Without going into too much detail, the main teaching of Yuma is that you must know yourself, especially your own heart, to reach the bliss state or heaven. It makes sense to me. Perhaps in another blog I will explain more about this intriguing religion and about the young woman herself. When I left they gave me a CD with some teachings on it, but I haven’t listened to it yet and I don’t even know what language it is in. (They speak Nepali in Sikkim.)
From there we went to the homestay, where Shiva’s wife made us soup and tea and our driver, Jiten, drew pictures with their young son. It’s a simple place, very clean and very peaceful. I didn’t stay there, but I feel I can recommend it based on my experience and on how warm and welcoming Shiva and his wife are. I can imagine that it would make a great place to stay for a few days to experience village life and as a base for treks.
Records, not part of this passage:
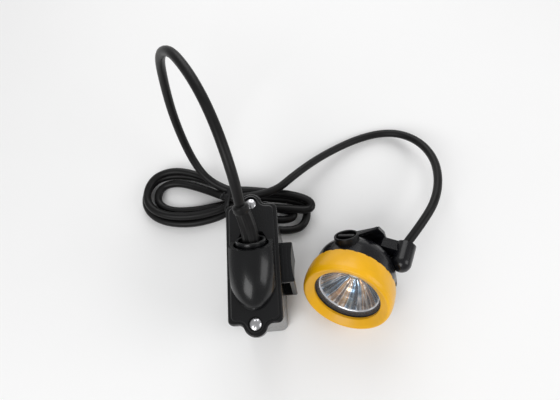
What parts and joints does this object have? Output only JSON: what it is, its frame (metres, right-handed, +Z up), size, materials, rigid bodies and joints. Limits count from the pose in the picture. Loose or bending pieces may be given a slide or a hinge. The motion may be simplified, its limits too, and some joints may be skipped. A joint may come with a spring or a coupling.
{
  "type": "corded miner's cap lamp",
  "caption": "Cap lamp for miners: yellow-rimmed headpiece with a rotary switch, black belt battery pack, and a hanked black cable between them.",
  "frame": {"origin": "centre of the battery pack's base, on the surface that the lamp stands on", "axes": "+Z up, +Y along the pack's long side, towards the side that the cable leaves, +X towards the belt loop"},
  "size_m": [0.2692, 0.1936, 0.1573],
  "materials": {
    "case_black": "moulded black plastic with a soft gloss",
    "head_black": "smooth satin black plastic",
    "loop_black": "ribbed black plastic",
    "hook_black": "black plastic with worn pale edges",
    "knob_black": "matt black plastic",
    "seal_rubber": "black rubber",
    "cable_rubber": "smooth black rubber sheath",
    "tie_black": "plastic-covered wire",
    "screw_chrome": "polished domed head",
    "screw_steel": "plain steel",
    "insert_brass": "turned brass",
    "strip_nickel": "nickel strip",
    "holder_plastic": "moulded holder",
    "pad_foam": "grey foam",
    "board_green": "circuit board",
    "board_white": "metal-core board",
    "cell_sleeve": "sleeved round cell",
    "bezel_yellow": "yellow moulded plastic, satin gloss",
    "lens_clear": "clear polycarbonate",
    "seat_brown": "dark brown-black ring",
    "reflector_chrome": "plated faceted bowl",
    "led_yellow": "phosphor",
    "sink_aluminium": "machined"
  },
  "bodies": {
    "root": {"battery_case": "case_black", "cover_gasket": "seal_rubber", "top_cover": "case_black", "cover_screws": "screw_chrome", "screw_inserts": "insert_brass", "gland_nut": "case_black", "gland_seal": "seal_rubber", "strain_relief": "cable_rubber", "belt_loop": "loop_black", "cell_tray": "holder_plastic", "cell_cap": "holder_plastic", "foam_pads": "pad_foam", "bus_strips": "strip_nickel", "protection_board": "board_green", "cord_loop": "cable_rubber", "cord_lead": "cable_rubber", "cord_hank": "cable_rubber", "hank_tie": "tie_black", "battery_cell_1": "cell_sleeve", "battery_cell_2": "cell_sleeve", "battery_cell_3": "cell_sleeve", "battery_cell_4": "cell_sleeve", "front_bezel": "bezel_yellow", "lens_seal": "seal_rubber", "lens": "lens_clear", "seat_ring": "seat_brown", "reflector": "reflector_chrome", "main_led": "led_yellow", "led_board": "board_white", "heat_sink": "sink_aluminium", "board_pillars": "insert_brass", "driver_board": "board_green", "head_housing": "head_black", "cable_grommet": "cable_rubber", "cap_hook": "hook_black", "hook_screws": "screw_steel", "charge_pin": "insert_brass", "charge_bush": "holder_plastic", "switch_collar": "head_black", "switch_oring": "seal_rubber", "switch_base": "holder_plastic", "detent_spring": "screw_steel", "detent_ball": "screw_steel"},
    "switch": {"switch_knob": "knob_black", "switch_shaft": "screw_steel", "switch_rotor": "insert_brass"}
  },
  "joints": [
    {"name": "switch_turn", "type": "hinge", "parent": "root", "child": "switch", "pos_m": [0.06817, 0.01813, 0.04994], "axis": [-0.1294, 0.771, 0.6236], "range_deg": [-45, 45]}
  ]
}
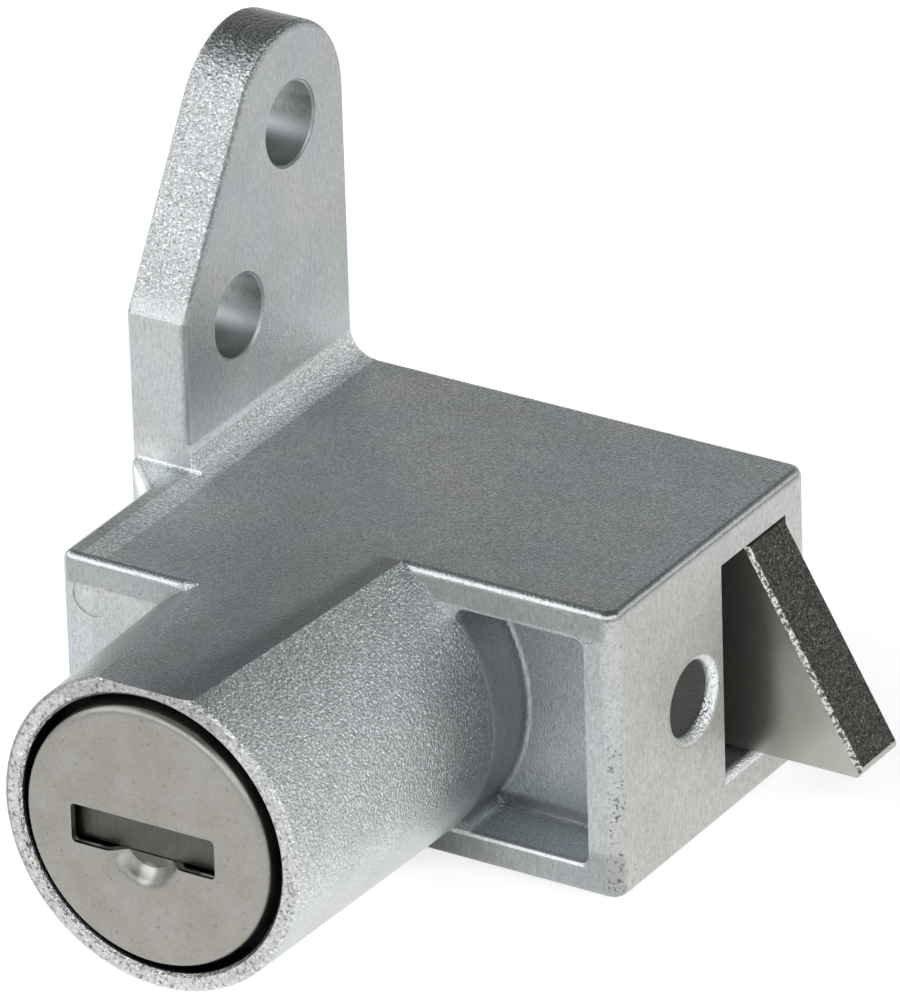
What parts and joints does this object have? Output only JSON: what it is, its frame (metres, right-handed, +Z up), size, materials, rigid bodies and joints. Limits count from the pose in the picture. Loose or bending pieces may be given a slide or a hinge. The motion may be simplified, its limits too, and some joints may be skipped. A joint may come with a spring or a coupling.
{
  "type": "battery lock",
  "caption": "Key-turned lock with a cast housing: the plug pulls in a slanted spring latch bolt, a sprung dust shutter closes the key slot, and an upright ear screws it on.",
  "frame": {"origin": "on the axis of the mounting ear's lower screw hole, where it meets the ear's flat outer face", "axes": "+X from the ear's mounting face towards the latch bolt's nose, along the bolt's travel and the screw holes; +Y along the plug, away from the key; +Z up towards the ear's round end"},
  "size_m": [0.0349, 0.0348, 0.0357],
  "materials": {
    "zinc_casting": "satin plated zinc casting with a fine sandy grain",
    "cap_steel": "satin stainless sheet, lightly scratched",
    "shutter_steel": "dark grey satin with arc scratches",
    "bolt_steel": "nickel plated, slanted face dark and grainy",
    "pin_steel": "satin",
    "plug_brass": "machined",
    "wafer_brass": "stamped",
    "spring_steel": "drawn wire"
  },
  "bodies": {
    "lock_body": {"housing": "zinc_casting", "retaining_pin": "pin_steel", "bolt_spring": "spring_steel"},
    "plug": {"plug_core": "plug_brass", "face_cap": "cap_steel", "shutter_pin": "pin_steel", "drive_pin": "pin_steel", "shutter_spring": "spring_steel", "wafer_spring_1": "spring_steel", "wafer_spring_2": "spring_steel", "wafer_spring_3": "spring_steel", "wafer_spring_4": "spring_steel", "wafer_spring_5": "spring_steel", "wafer_spring_6": "spring_steel", "wafer_spring_7": "spring_steel"},
    "shutter": {"dust_shutter": "shutter_steel"},
    "bolt": {"latch_bolt": "bolt_steel"},
    "wafer_1": {"wafer_1": "wafer_brass"},
    "wafer_2": {"wafer_2": "wafer_brass"},
    "wafer_3": {"wafer_3": "wafer_brass"},
    "wafer_4": {"wafer_4": "wafer_brass"},
    "wafer_5": {"wafer_5": "wafer_brass"},
    "wafer_6": {"wafer_6": "wafer_brass"},
    "wafer_7": {"wafer_7": "wafer_brass"}
  },
  "joints": [
    {"name": "plug_turn", "type": "hinge", "parent": "lock_body", "child": "plug", "pos_m": [0.0135, -0.0249, -0.0139], "axis": [0, 1, 0], "range_deg": [0, 90]},
    {"name": "bolt_slide", "type": "slide", "parent": "lock_body", "child": "bolt", "axis": [1, 0, 0], "range_m": [-0.006, 0], "stiffness_N_per_m": 1280, "springref_m": 0.0025, "deforming": ["bolt_spring"]},
    {"name": "shutter_swing", "type": "hinge", "parent": "plug", "child": "shutter", "pos_m": [0.01332, -0.02382, -0.01196], "axis": [1, 0, 0], "range_deg": [0, 80], "stiffness_Nm_per_rad": 0.00005, "springref_deg": -57.3, "deforming": ["shutter_spring"]},
    {"name": "wafer_1_slide", "type": "slide", "parent": "plug", "child": "wafer_1", "axis": [1, 0, 0], "range_m": [0, 0.00065], "stiffness_N_per_m": 100, "springref_m": 0.0012, "deforming": ["wafer_spring_1"]},
    {"name": "wafer_2_slide", "type": "slide", "parent": "plug", "child": "wafer_2", "axis": [-1, 0, 0], "range_m": [0, 0.00065], "stiffness_N_per_m": 100, "springref_m": 0.0012, "deforming": ["wafer_spring_2"]},
    {"name": "wafer_3_slide", "type": "slide", "parent": "plug", "child": "wafer_3", "axis": [1, 0, 0], "range_m": [0, 0.00065], "stiffness_N_per_m": 100, "springref_m": 0.0012, "deforming": ["wafer_spring_3"]},
    {"name": "wafer_4_slide", "type": "slide", "parent": "plug", "child": "wafer_4", "axis": [-1, 0, 0], "range_m": [0, 0.00065], "stiffness_N_per_m": 100, "springref_m": 0.0012, "deforming": ["wafer_spring_4"]},
    {"name": "wafer_5_slide", "type": "slide", "parent": "plug", "child": "wafer_5", "axis": [1, 0, 0], "range_m": [0, 0.00065], "stiffness_N_per_m": 100, "springref_m": 0.0012, "deforming": ["wafer_spring_5"]},
    {"name": "wafer_6_slide", "type": "slide", "parent": "plug", "child": "wafer_6", "axis": [-1, 0, 0], "range_m": [0, 0.00065], "stiffness_N_per_m": 100, "springref_m": 0.0012, "deforming": ["wafer_spring_6"]},
    {"name": "wafer_7_slide", "type": "slide", "parent": "plug", "child": "wafer_7", "axis": [1, 0, 0], "range_m": [0, 0.00065], "stiffness_N_per_m": 100, "springref_m": 0.0012, "deforming": ["wafer_spring_7"]}
  ],
  "couplings": [
    {"joint": "plug_turn", "follows": "bolt_slide", "rad_per_m": -261.79}
  ]
}
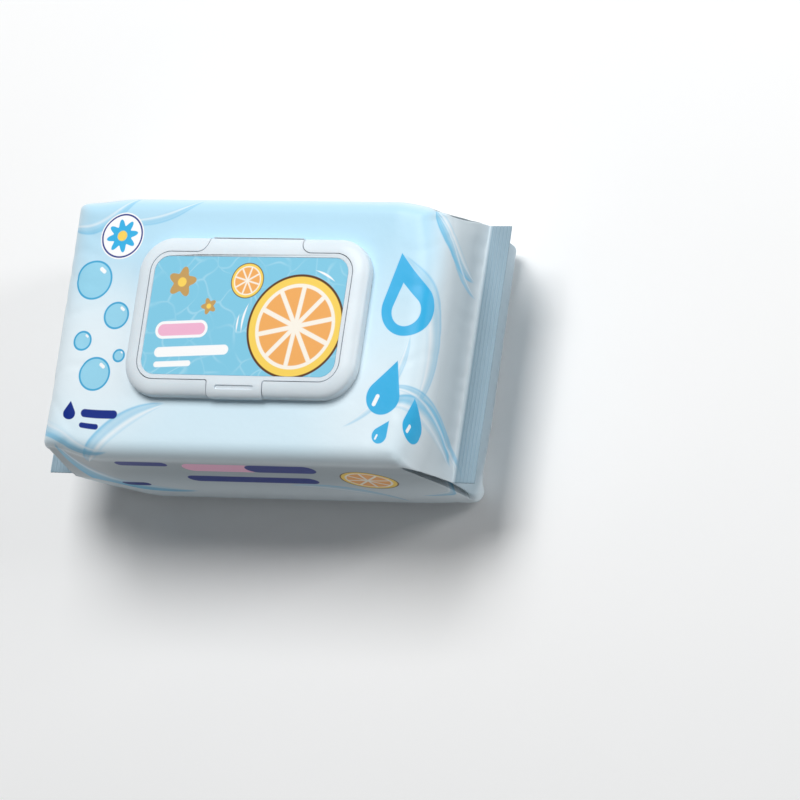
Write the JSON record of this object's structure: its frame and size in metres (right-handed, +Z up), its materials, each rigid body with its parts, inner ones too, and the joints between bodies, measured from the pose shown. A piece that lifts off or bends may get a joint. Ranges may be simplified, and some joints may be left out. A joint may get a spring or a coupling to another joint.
{
  "type": "wet wipes pack",
  "caption": "Gusseted film pack of folded wet wipes with crimped end fins and a moulded flip-top lid that hinges open over the dispensing opening.",
  "frame": {"origin": "middle of the face that the pack lies on", "axes": "+Z up out of the lid, +X along the pack's length, +Y towards the lid's hinge"},
  "size_m": [0.196, 0.111, 0.0738],
  "materials": {
    "printed_film": "soft gloss printed polyethylene film, pale blue",
    "lid_plastic": "translucent pale blue moulded polypropylene",
    "label_print": "gloss printed label, sky blue",
    "seal_film": "white peel-off film"
  },
  "bodies": {
    "pack": {"sealed_pack": "printed_film", "lid_base": "lid_plastic", "seal_sticker": "seal_film"},
    "flap": {"lid_flap": "lid_plastic", "lid_label": "label_print"}
  },
  "joints": [
    {"name": "lid_hinge", "type": "hinge", "parent": "pack", "child": "flap", "pos_m": [0.0035, 0.0365, 0.0708], "axis": [-1, 0, 0], "range_deg": [0, 165]}
  ]
}
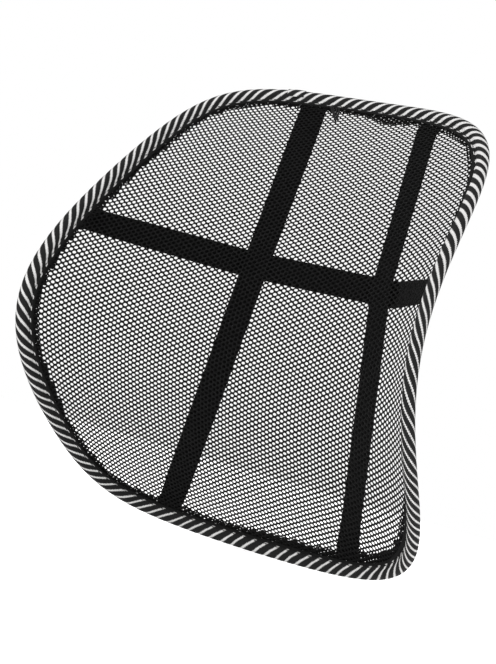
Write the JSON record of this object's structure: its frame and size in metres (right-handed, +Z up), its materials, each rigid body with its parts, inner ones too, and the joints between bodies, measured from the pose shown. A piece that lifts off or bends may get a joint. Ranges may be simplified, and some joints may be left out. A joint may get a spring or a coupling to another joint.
{
  "type": "lumbar support cushion",
  "caption": "Bowed wire ring with a striped, padded binding, a see-through mesh panel, upright straps that hold the bow and an elastic cross strap for a chair back.",
  "frame": {"origin": "centre of the whole object's box", "axes": "+Z up, -Y towards the user's back, +X across the chair; the straps are on the +Y side"},
  "size_m": [0.3566, 0.1546, 0.3768],
  "materials": {
    "wire": "drawn spring steel, hidden inside the edge",
    "ferrule": "crimped plated steel sleeve, hidden inside the edge",
    "foam": "closed-cell foam sleeve, hidden inside the edge",
    "binding": "woven tape, wide charcoal and narrow off-white slanted stripes",
    "selvage": "plain black woven edge of the binding tape",
    "mesh": "open black knitted polyester mesh",
    "thread": "black polyester sewing thread",
    "webbing": "flat black woven webbing",
    "elastic": "flat black elastic webbing"
  },
  "bodies": {
    "cushion": {"frame_wire": "wire", "wire_ferrule": "ferrule", "edge_foam": "foam", "edge_binding": "binding", "binding_end_tab": "binding", "hem_front": "selvage", "hem_back": "selvage", "mesh_panel": "mesh", "seam_thread_front": "thread", "seam_thread_back": "thread", "strap_upright_left": "webbing", "strap_upright_right": "webbing", "strap_cross_span_left": "elastic", "strap_cross_span_right": "elastic"},
    "strap_grip": {"strap_cross_grip": "elastic"}
  },
  "joints": [
    {"name": "strap_pull", "type": "slide", "parent": "cushion", "child": "strap_grip", "axis": [0, 1, 0], "range_m": [0, 0.06], "stiffness_N_per_m": 200, "deforming": ["strap_cross_span_left", "strap_cross_span_right"]}
  ]
}
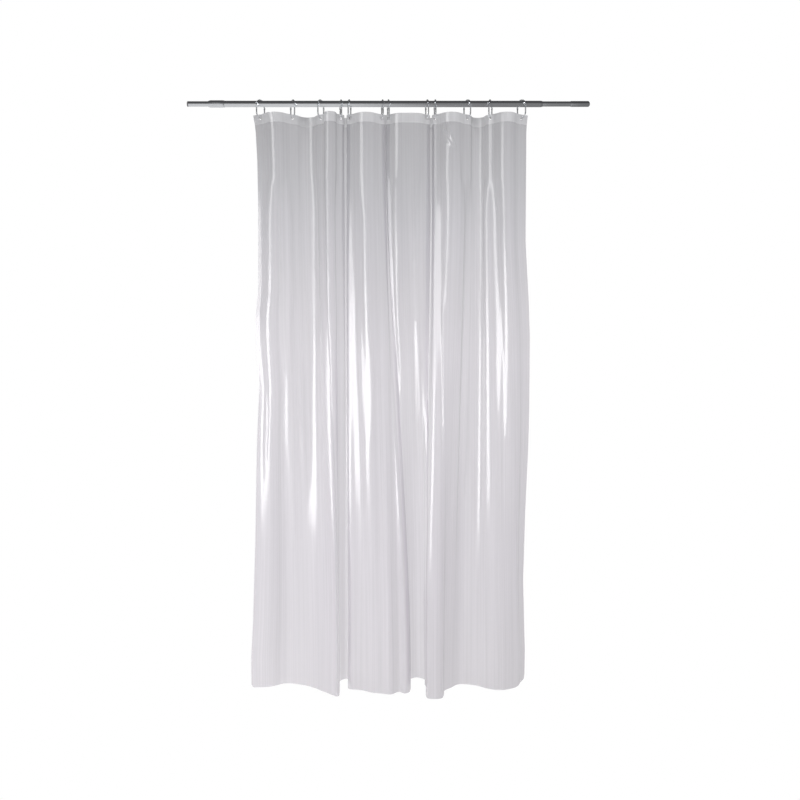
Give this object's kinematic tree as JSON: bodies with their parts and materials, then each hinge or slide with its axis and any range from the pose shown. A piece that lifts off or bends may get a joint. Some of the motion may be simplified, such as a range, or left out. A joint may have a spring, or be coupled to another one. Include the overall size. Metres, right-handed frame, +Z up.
{
  "type": "shower curtain with rod",
  "caption": "Clear plastic film shower curtain, gathered in hanging folds on snap rings along a telescopic spring-loaded steel rod.",
  "frame": {"origin": "centre of the left wall pad's flat face, on the rod's axis", "axes": "+X along the rod to the right, +Z up, -Y towards the room and the viewer"},
  "size_m": [1.395, 0.1891, 2.0524],
  "materials": {
    "stainless_tube": "satin polished",
    "stainless_fitting": "satin",
    "spring_steel": "drawn wire",
    "nylon": "moulded",
    "rubber": "moulded",
    "clear_plastic": "clear moulded",
    "clear_film": "glossy translucent film",
    "header_film": "glossy translucent film"
  },
  "bodies": {
    "left_end": {"left_wall_pad": "rubber", "left_inner_tube": "stainless_tube", "left_guide_bush": "nylon"},
    "lock_collar": {"lock_collar": "stainless_tube"},
    "main_tube": {"outer_tube": "stainless_tube", "lock_collet": "nylon", "spring_stop": "nylon", "tube_reducer": "stainless_fitting", "tension_spring": "spring_steel"},
    "right_end": {"right_inner_tube": "stainless_tube", "right_spring_plug": "nylon", "right_end_cap": "stainless_fitting", "right_wall_pad": "rubber"},
    "curtain": {"curtain_film": "clear_film", "header_band": "header_film", "ring_01": "clear_plastic"},
    "ring_02": {"ring_02": "clear_plastic"},
    "ring_03": {"ring_03": "clear_plastic"},
    "ring_04": {"ring_04": "clear_plastic"},
    "ring_05": {"ring_05": "clear_plastic"},
    "ring_06": {"ring_06": "clear_plastic"},
    "ring_07": {"ring_07": "clear_plastic"},
    "ring_08": {"ring_08": "clear_plastic"},
    "ring_09": {"ring_09": "clear_plastic"},
    "ring_10": {"ring_10": "clear_plastic"},
    "ring_11": {"ring_11": "clear_plastic"},
    "ring_12": {"ring_12": "clear_plastic"}
  },
  "joints": [
    {"name": "rod_telescope", "type": "slide", "parent": "left_end", "child": "main_tube", "axis": [1, 0, 0], "range_m": [-0.055, 0.35]},
    {"name": "lock_twist", "type": "hinge", "parent": "main_tube", "child": "lock_collar", "pos_m": [0.1, 0, 0], "axis": [1, 0, 0], "range_deg": [0, 120]},
    {"name": "right_tension", "type": "slide", "parent": "main_tube", "child": "right_end", "axis": [1, 0, 0], "range_m": [-0.035, 0], "stiffness_N_per_m": 1500, "springref_m": 0.02, "deforming": ["tension_spring"]},
    {"name": "curtain_swing", "type": "hinge", "parent": "main_tube", "child": "curtain", "pos_m": [0, 0, 0], "axis": [1, 0, 0], "range_deg": [-15, 15]},
    {"name": "ring_02_slide", "type": "slide", "parent": "curtain", "child": "ring_02", "axis": [1, 0, 0], "range_m": [-0.06177, 0]},
    {"name": "ring_03_slide", "type": "slide", "parent": "curtain", "child": "ring_03", "axis": [1, 0, 0], "range_m": [-0.11539, 0]},
    {"name": "ring_04_slide", "type": "slide", "parent": "curtain", "child": "ring_04", "axis": [1, 0, 0], "range_m": [-0.15371, 0]},
    {"name": "ring_05_slide", "type": "slide", "parent": "curtain", "child": "ring_05", "axis": [1, 0, 0], "range_m": [-0.17014, 0]},
    {"name": "ring_06_slide", "type": "slide", "parent": "curtain", "child": "ring_06", "axis": [1, 0, 0], "range_m": [-0.23306, 0]},
    {"name": "ring_07_slide", "type": "slide", "parent": "curtain", "child": "ring_07", "axis": [1, 0, 0], "range_m": [-0.24435, 0]},
    {"name": "ring_08_slide", "type": "slide", "parent": "curtain", "child": "ring_08", "axis": [1, 0, 0], "range_m": [-0.31822, 0]},
    {"name": "ring_09_slide", "type": "slide", "parent": "curtain", "child": "ring_09", "axis": [1, 0, 0], "range_m": [-0.33352, 0]},
    {"name": "ring_10_slide", "type": "slide", "parent": "curtain", "child": "ring_10", "axis": [1, 0, 0], "range_m": [-0.39478, 0]},
    {"name": "ring_11_slide", "type": "slide", "parent": "curtain", "child": "ring_11", "axis": [1, 0, 0], "range_m": [-0.43884, 0]},
    {"name": "curtain_draw", "type": "slide", "parent": "curtain", "child": "ring_12", "axis": [1, 0, 0], "range_m": [-0.4977, 0], "deforming": ["curtain_film", "header_band"]}
  ],
  "couplings": [
    {"joint": "ring_02_slide", "follows": "curtain_draw", "ratio": 0.1231},
    {"joint": "ring_03_slide", "follows": "curtain_draw", "ratio": 0.23084},
    {"joint": "ring_04_slide", "follows": "curtain_draw", "ratio": 0.30784},
    {"joint": "ring_05_slide", "follows": "curtain_draw", "ratio": 0.34084},
    {"joint": "ring_06_slide", "follows": "curtain_draw", "ratio": 0.46726},
    {"joint": "ring_07_slide", "follows": "curtain_draw", "ratio": 0.48996},
    {"joint": "ring_08_slide", "follows": "curtain_draw", "ratio": 0.63838},
    {"joint": "ring_09_slide", "follows": "curtain_draw", "ratio": 0.66911},
    {"joint": "ring_10_slide", "follows": "curtain_draw", "ratio": 0.79221},
    {"joint": "ring_11_slide", "follows": "curtain_draw", "ratio": 0.88074}
  ]
}
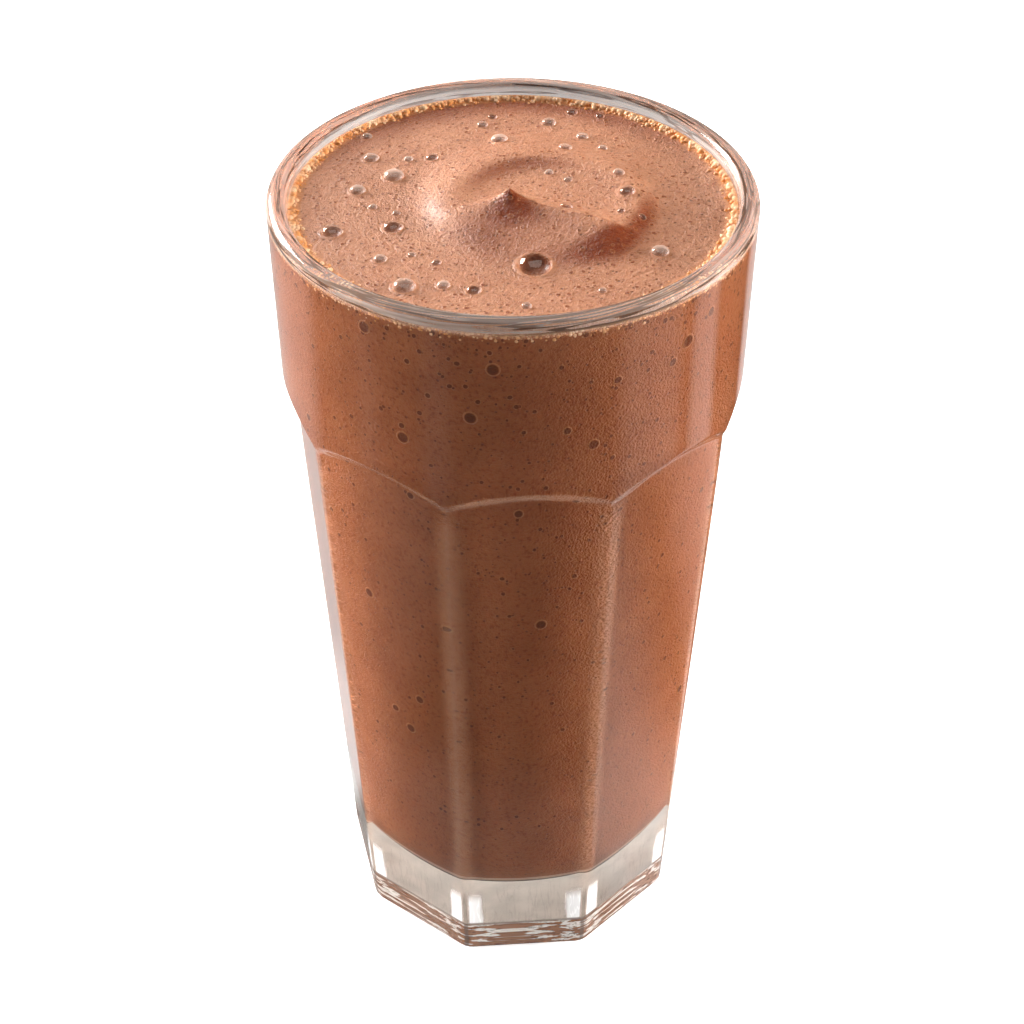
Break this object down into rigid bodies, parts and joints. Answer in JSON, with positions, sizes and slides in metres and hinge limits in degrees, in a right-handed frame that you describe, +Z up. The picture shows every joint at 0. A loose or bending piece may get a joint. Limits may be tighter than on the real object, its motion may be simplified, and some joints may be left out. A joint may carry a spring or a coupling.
{
  "type": "chocolate milkshake",
  "caption": "Tall faceted clear glass tumbler filled almost to the rim with a frothy chocolate milkshake whose top is folded into a swirl with a small peak.",
  "frame": {"origin": "centre of the footprint, on the surface the glass stands on", "axes": "+Z up along the glass's axis; the middle of one facet faces -Y"},
  "size_m": [0.082, 0.082, 0.1593],
  "materials": {
    "clear_glass": "clear, colourless, fire-polished pressed glass",
    "milkshake": "opaque frothy liquid with a soft satin sheen"
  },
  "bodies": {
    "root": {"glass": "clear_glass", "milkshake": "milkshake"}
  },
  "joints": []
}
The entire three days I was in Pelling, I had one eye fixed continuously on the western horizon. This is where Kanchendzonga, the world’s third highest mountain is supposed to be — and only 43 kms away, apparently. It never appeared from behind the mist and cloud, though occasionally I felt I could discern the white outline of five majestic peaks. I do, however, admit it could have been my longing and my imagination.
Humans are alone among animals for making meaning, and I have decided that I am meant to go back to Shangri La — I mean Sikkim — to see this mystical mirage, this deity, this mountain. But next time, I will not be on a fixed timeline. I will find a quiet place to stay in or near Pelling, or maybe Yaksom, and I will stay until the mountain blesses me with its appearance.
DISCLOSURE NOTE: While in Sikkim, I was a guest of IndiaTourism. But as always, views expressed are my own and are in no way influenced by accepting a press trip. I will not compromise the editorial integrity of Breathedreamgo.